Asa Waern, Maria Andersson, Henrik Petersson
Swedish Defence Research Agency (FOI)
Maria Andersson is a senior scientist at FOI and a guest researcher at Linköping University. She received an MSc in mechanical engineering in 1989 and PhD in energy systems in 1997, both from Linköping University. Her research interests include situation assessment, event recognition, and signal processing.
Henrik Petersson received an MSc in electrical engineering and applied physics in 2002 and PhD in applied physics in 2008, both from Linköping University. Since then he has been a scientist, with research interests that include signal processing, machine learning, and sensor fusion. He has experience in both theoretical analysis and practical implementation aspects.

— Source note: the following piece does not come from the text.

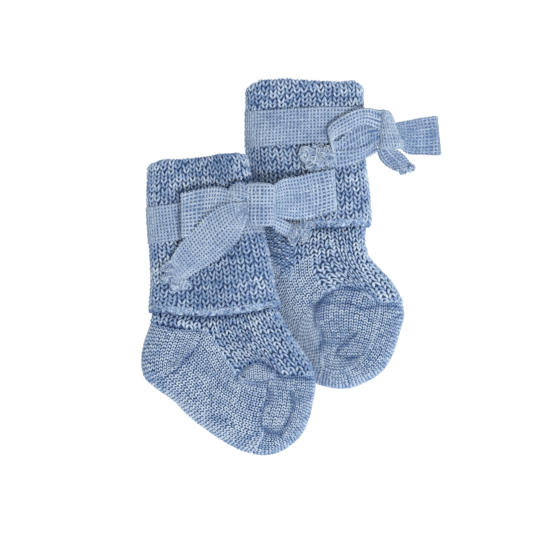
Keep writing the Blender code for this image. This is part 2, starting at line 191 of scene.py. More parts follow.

1. The fastest pedestrian detector in the West, Proc. Brit. Mach. Vis. Conf.
, p. 68, 2010. doi:10.5244/C.24.68
2. G. J. Burghouts, K. Schutte, H. Bouma, R. J. M. den Hollander, Selection of negative samples and two-stage combination of multiple features for action detection in thousands of videos, Mach. Vis. Appl. 25(1), p. 85-98, 2014.
3. M. Andersson, F. Gustafsson, L. St-Laurent, D. Prévost, Recognition of anomalous motion patterns in urban surveillance, IEEE J. Sel. Top. Sign. Proc. 7(1), p. 102-110, 2013.
4. M. Andersson, L. Patino, G. J. Burghouts, A. Flizikowski, M. Evans, D. Gustafsson, H. Petersson, K. Schutte, J. Ferryman, Activity recognition and localization on a truck parking lot, Proc. IEEE Conf. Adv. Vid. Sign. Surv., p. 263-269, 2013.
5. G. J. Burghouts, K. Schutte, R. J-M. ten Hove, S. P. van den Broek, J. Baan, O. Rajadell, J. van Huis, J. van Rest, Instantaneous threat detection based on a semantic representation of activities, zones and trajectories, Sign. Im. Vid. Proc., 2013. (In review).